NCERT syllabus to be halved from 2019, detentions may be introduced: Javadekar
Human resource development minister Prakash Javadekar also expressed concern over the poor quality of teachers, which he said was resulting in poor learning outcomes.
The NCERT syllabus will be reduced by half from the 2019 academic session to provide relief to school students, human resource development minister Prakash Javadekar said on Saturday.
The move is expected to benefit thousands of youngsters who, Javadekar said, are burdened with a syllabus bigger than that of students pursuing their graduate degrees.
“At the stage of development of cognitive skills, students need to be given full freedom. I have asked NCERT to reduce the syllabus by half and it will be effective from the 2019 academic session,” he told Rajya Sabha TV in an interview.
Hindustan Times had reported on February 19 about the NCERT’s moove to reduce the syllabus as well as make textbooks thinner and bags lighter. The NCERT – National Council of Educational Research and Training – is the government’s think tank on school education.
The minister said there was a need to reduce the syllabus by half to allow students get time for other activities that will ensure their all-round development.
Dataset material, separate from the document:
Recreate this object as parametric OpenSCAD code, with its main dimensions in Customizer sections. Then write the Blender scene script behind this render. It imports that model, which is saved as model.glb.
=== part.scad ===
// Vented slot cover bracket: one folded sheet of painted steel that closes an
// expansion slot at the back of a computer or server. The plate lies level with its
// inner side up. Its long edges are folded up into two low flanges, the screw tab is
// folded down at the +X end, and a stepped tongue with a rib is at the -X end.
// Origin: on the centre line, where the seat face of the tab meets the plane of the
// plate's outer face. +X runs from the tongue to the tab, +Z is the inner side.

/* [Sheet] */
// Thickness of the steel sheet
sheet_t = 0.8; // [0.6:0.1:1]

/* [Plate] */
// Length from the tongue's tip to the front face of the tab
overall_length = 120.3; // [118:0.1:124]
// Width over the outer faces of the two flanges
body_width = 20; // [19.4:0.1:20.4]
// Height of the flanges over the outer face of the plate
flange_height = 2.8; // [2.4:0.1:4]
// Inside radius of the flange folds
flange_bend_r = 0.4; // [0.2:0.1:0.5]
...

Regarding the much talked-about New Education Policy, Javadekar said a report in this regard will be submitted by the end of next month and it would be unveiled after necessary approvals.
Javadekar said examinations and detentions would be introduced to bring reforms in school education. He said a Bill in this regard will be considered in Parliament in the next part of the Budget Session.
“Without examination, there is no competition and no target. There must be an element of competition for better outcomes,” he said. If a student fails in March, he would get another chance in May. If student flunks both the times, then only he/she would be detained, Javadekar said.
He also expressed concerned over the poor quality of teachers, which he said was resulting in poor learning outcomes.
“The basic task of teachers is to assess the strengths and weaknesses of students and mentor them accordingly,” he added.
The minister said 20 lakh teachers were to be trained by 2015 under the Right to Education Act, but only five lakh of them could be covered. Over 14 lakh teachers were undergoing a skill upgradation programme. It should lead to better results, he added.